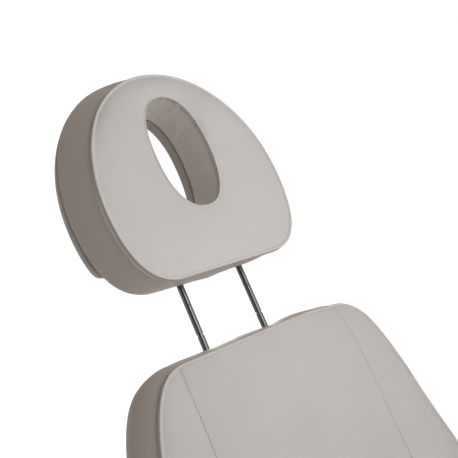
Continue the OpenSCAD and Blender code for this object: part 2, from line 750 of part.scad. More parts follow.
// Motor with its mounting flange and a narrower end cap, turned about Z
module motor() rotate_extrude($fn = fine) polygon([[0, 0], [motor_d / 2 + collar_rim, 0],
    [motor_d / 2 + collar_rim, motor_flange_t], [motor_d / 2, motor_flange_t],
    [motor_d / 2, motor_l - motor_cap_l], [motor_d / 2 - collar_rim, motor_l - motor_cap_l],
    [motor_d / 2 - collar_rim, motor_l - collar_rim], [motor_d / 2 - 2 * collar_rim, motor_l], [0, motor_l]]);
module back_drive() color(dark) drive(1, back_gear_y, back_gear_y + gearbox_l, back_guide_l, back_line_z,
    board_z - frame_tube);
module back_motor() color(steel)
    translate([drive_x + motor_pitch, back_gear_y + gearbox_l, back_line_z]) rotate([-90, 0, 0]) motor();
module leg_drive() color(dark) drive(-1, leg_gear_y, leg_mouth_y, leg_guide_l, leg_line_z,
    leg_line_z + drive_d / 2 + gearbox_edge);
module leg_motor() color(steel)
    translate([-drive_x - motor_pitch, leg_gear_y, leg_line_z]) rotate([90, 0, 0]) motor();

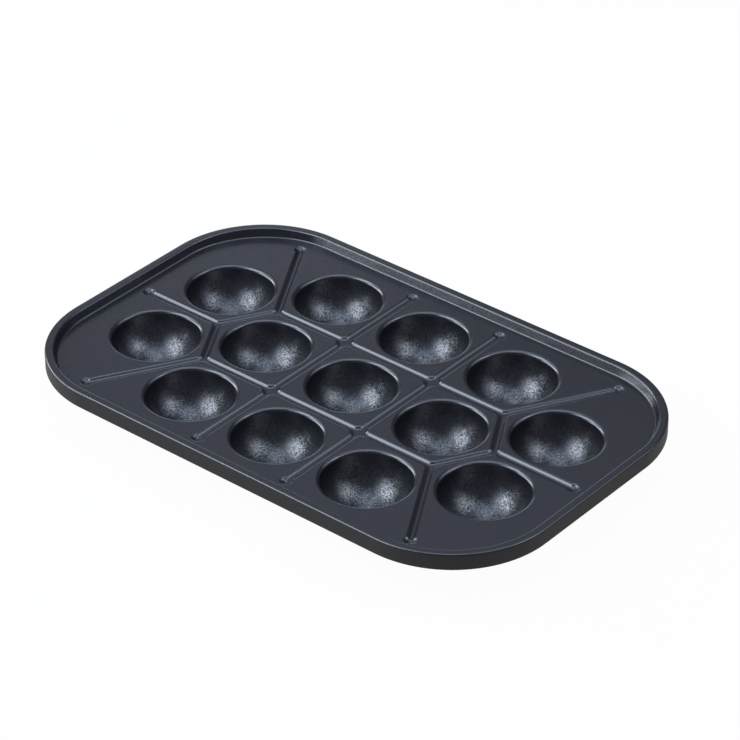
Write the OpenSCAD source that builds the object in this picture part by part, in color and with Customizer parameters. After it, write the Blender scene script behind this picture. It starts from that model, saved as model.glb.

### WHAT YOU WILL DO
Print all of the entries again, exactly as written.

### TASK ANSWER
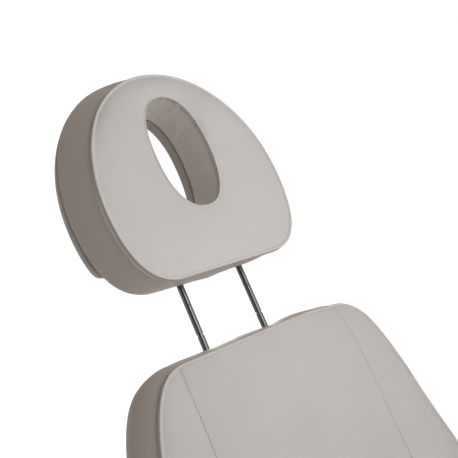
Continue the OpenSCAD and Blender code for this object: part 2, from line 750 of part.scad. More parts follow.
// Motor with its mounting flange and a narrower end cap, turned about Z
module motor() rotate_extrude($fn = fine) polygon([[0, 0], [motor_d / 2 + collar_rim, 0],
    [motor_d / 2 + collar_rim, motor_flange_t], [motor_d / 2, motor_flange_t],
    [motor_d / 2, motor_l - motor_cap_l], [motor_d / 2 - collar_rim, motor_l - motor_cap_l],
    [motor_d / 2 - collar_rim, motor_l - collar_rim], [motor_d / 2 - 2 * collar_rim, motor_l], [0, motor_l]]);
module back_drive() color(dark) drive(1, back_gear_y, back_gear_y + gearbox_l, back_guide_l, back_line_z,
    board_z - frame_tube);
module back_motor() color(steel)
    translate([drive_x + motor_pitch, back_gear_y + gearbox_l, back_line_z]) rotate([-90, 0, 0]) motor();
module leg_drive() color(dark) drive(-1, leg_gear_y, leg_mouth_y, leg_guide_l, leg_line_z,
    leg_line_z + drive_d / 2 + gearbox_edge);
module leg_motor() color(steel)
    translate([-drive_x - motor_pitch, leg_gear_y, leg_line_z]) rotate([90, 0, 0]) motor();

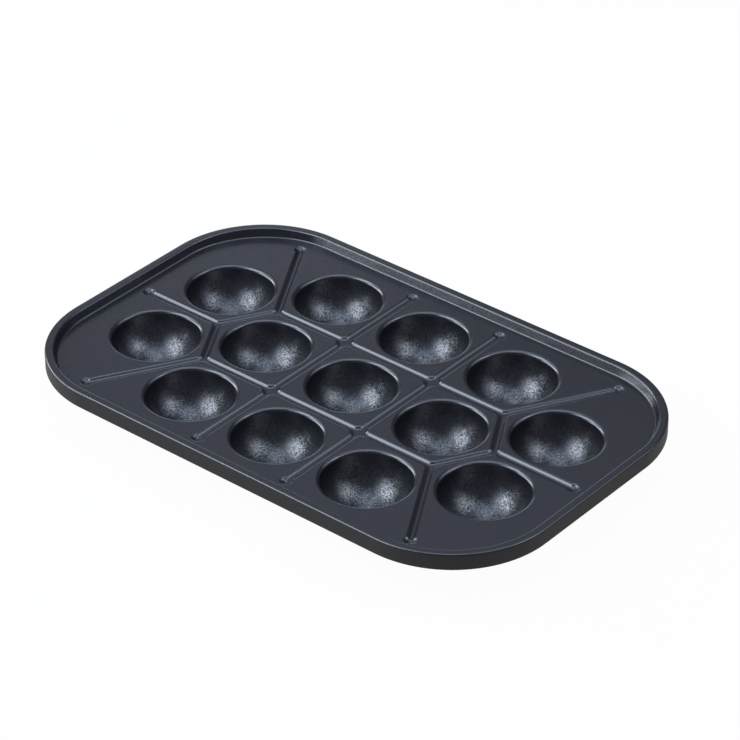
Write the OpenSCAD source that builds the object in this picture part by part, in color and with Customizer parameters. After it, write the Blender scene script behind this picture. It starts from that model, saved as model.glb.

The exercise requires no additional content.